Phill H. once said that in the early days he folded AA pre while deep cause ppl didnβt know what to do when being check raised postflop, so there was no need to risk entire stack pre. From what Iβve seen these times are already over and thereβs no other way.
I like Phil but he was spinning bull**** of the purest ray serene there just to **** with some starstruck reporter.
3betcall
Only in donkaments would this even be a post.
3bet sizing is fine. Never flat jesus christ.
I could flat here as a trap if BB had a smaller stack size. 32BBs is too big to expect a significant shoving range, I'd like to see 15-25, depending on the player.
I have a rough heuristic for when I flat big hands, but it is more geared towards playing vs a 3!.
If the SPR will be 2 or less, I will flat AA (at least some of the time)
If the SPR will be 1 or less, I will flat KK. That is more image dependent, if I have a tight image I will flat there, if not I will just get it with KK as well.
Those heuristics also work well as the BB. It's great to have big hands in what will otherwise be a very weak range, ie defending the BB we are calling all sorts of hands.
Here, we are going to have an SPR of 7, which is just way too high to consider flatting. Add in the fact that we are CL and obviously cover the button, we should be 3!ing way more here, and this is just a dream scenario.

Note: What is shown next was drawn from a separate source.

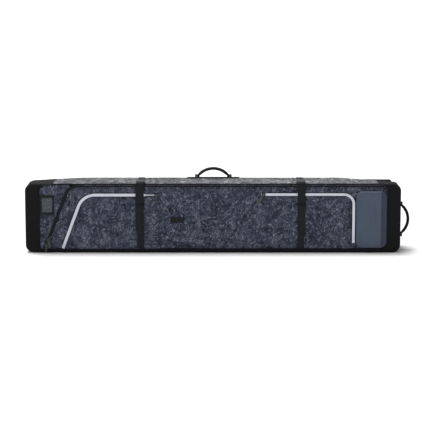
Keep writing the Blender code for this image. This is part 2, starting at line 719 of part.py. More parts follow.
def wheel(name, z):
    x, y = WHEEL
    low, high = housing_box(z)
    housing = box(f"wheel_housing_{name}", low, high, "plastic")
    slot = WHEEL_WIDTH / 2 + WHEEL_PLAY
    cut(housing,
        box(f"{name}_slot_cutter", (LEFT - 0.01, low.y + HOUSING_WALL, z - slot),
            (high.x - HOUSING_SKIN, BACK + 0.02, z + slot)),
        cylinder(f"{name}_axle_cutter", (x, y, z), AXLE_R + GAP, 2 * HOUSING.z, (0, 0, 1)))
    cylinder(f"wheel_axle_{name}", (x, y, z), AXLE_R, HOUSING.z - 0.001, (0, 0, 1), "steel")
    ring(f"wheel_hub_{name}", (x, y, z), AXLE_R + GAP, HUB_R, WHEEL_WIDTH / 2, "plastic")
    ring(f"wheel_tyre_{name}", (x, y, z), HUB_R + GAP, WHEEL_R, WHEEL_WIDTH / 2, "rubber",
         TYRE_ROUNDING)


def stiffener():
    """Plastic board inside the wheel end, between the housings and the front."""
    from_front, back, low, high, thick = BOARD
    outline = [(FRONT + from_front, low), (back, low), (back, high), (FRONT + from_front, high)]
    inside = LEFT + WALL + 2 * GAP
    plate("end_stiffener_board", [outline], inside, inside + thick, "plastic", "X")


def build():
    path = main_zip_path()
    end_caps()
    gussets_and_back()
    front_left_panel(path)
    zip_garage(path)
    main_zip(path)
    id_window()
    lid_panels(path)
    pockets()
    for side, (x, tail_x) in STRAPS.items():
        strap(side, x, tail_x)
        buckle(side, x)
        inner_strap(side, x)
    handles()
    sliders()
    for name, z in WHEEL_Z.items():
        wheel(name, z)
    stiffener()


build()
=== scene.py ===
import json
import math

import bmesh
import bpy
import numpy as np
from mathutils import Matrix, Vector, noise
from mathutils.geometry import delaunay_2d_cdt
from mathutils.kdtree import KDTree

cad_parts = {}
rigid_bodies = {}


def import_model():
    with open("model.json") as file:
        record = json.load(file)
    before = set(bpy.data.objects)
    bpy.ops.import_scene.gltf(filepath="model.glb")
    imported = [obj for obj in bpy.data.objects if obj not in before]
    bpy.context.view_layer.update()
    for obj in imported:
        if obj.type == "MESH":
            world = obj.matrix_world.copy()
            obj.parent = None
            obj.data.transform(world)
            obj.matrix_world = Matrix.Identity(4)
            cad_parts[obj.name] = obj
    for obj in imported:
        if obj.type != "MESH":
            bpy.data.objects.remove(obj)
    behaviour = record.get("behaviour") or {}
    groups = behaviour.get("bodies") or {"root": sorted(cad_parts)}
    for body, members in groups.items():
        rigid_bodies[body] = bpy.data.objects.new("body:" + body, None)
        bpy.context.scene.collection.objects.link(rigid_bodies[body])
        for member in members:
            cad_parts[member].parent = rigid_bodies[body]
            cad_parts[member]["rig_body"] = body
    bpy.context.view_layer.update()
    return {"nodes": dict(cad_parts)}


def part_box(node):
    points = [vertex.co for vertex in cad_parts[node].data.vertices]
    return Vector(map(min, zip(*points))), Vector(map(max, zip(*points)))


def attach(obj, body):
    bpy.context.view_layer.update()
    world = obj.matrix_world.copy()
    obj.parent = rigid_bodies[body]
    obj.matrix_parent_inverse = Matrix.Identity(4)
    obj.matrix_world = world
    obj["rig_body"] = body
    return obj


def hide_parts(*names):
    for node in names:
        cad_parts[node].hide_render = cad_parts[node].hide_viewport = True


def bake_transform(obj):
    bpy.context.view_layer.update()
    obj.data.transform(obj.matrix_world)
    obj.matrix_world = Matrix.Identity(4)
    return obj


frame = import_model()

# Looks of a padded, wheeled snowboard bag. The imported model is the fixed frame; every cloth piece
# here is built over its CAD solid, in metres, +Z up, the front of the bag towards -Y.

# Size of the bag, as in the frame
LEFT, RIGHT, HEIGHT = -0.910, 0.910, 0.340
FRONT, BACK = -0.100, 0.100
WALL, GAP, CORNER = 0.0035, 0.0003, 0.038
FACE_LEFT, FACE_RIGHT, FACE_BOTTOM, FACE_TOP = -0.840, 0.8447, 0.018, 0.3338
FACE_CORNER, FOOT_CORNER = 0.035, 0.010
CAP_LEFT, CAP_RIGHT = -0.775, 0.805
ROLL = 0.009                       # rounding of the long edges of the shell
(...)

Exactly right on the stack size threshold. At 32bb the BB has enough behind to call a 3bet, see a flop, and make a decision. That means you're playing a bloated pot in position against a hand you have no info on, when you could just get it in clean preflop. The SPR heuristic is solid for cash, but at 16 players with meaningful pay jumps, I'd rather take the clean flip or domination spot than engineer a trap that requires postflop cooperation from a live player.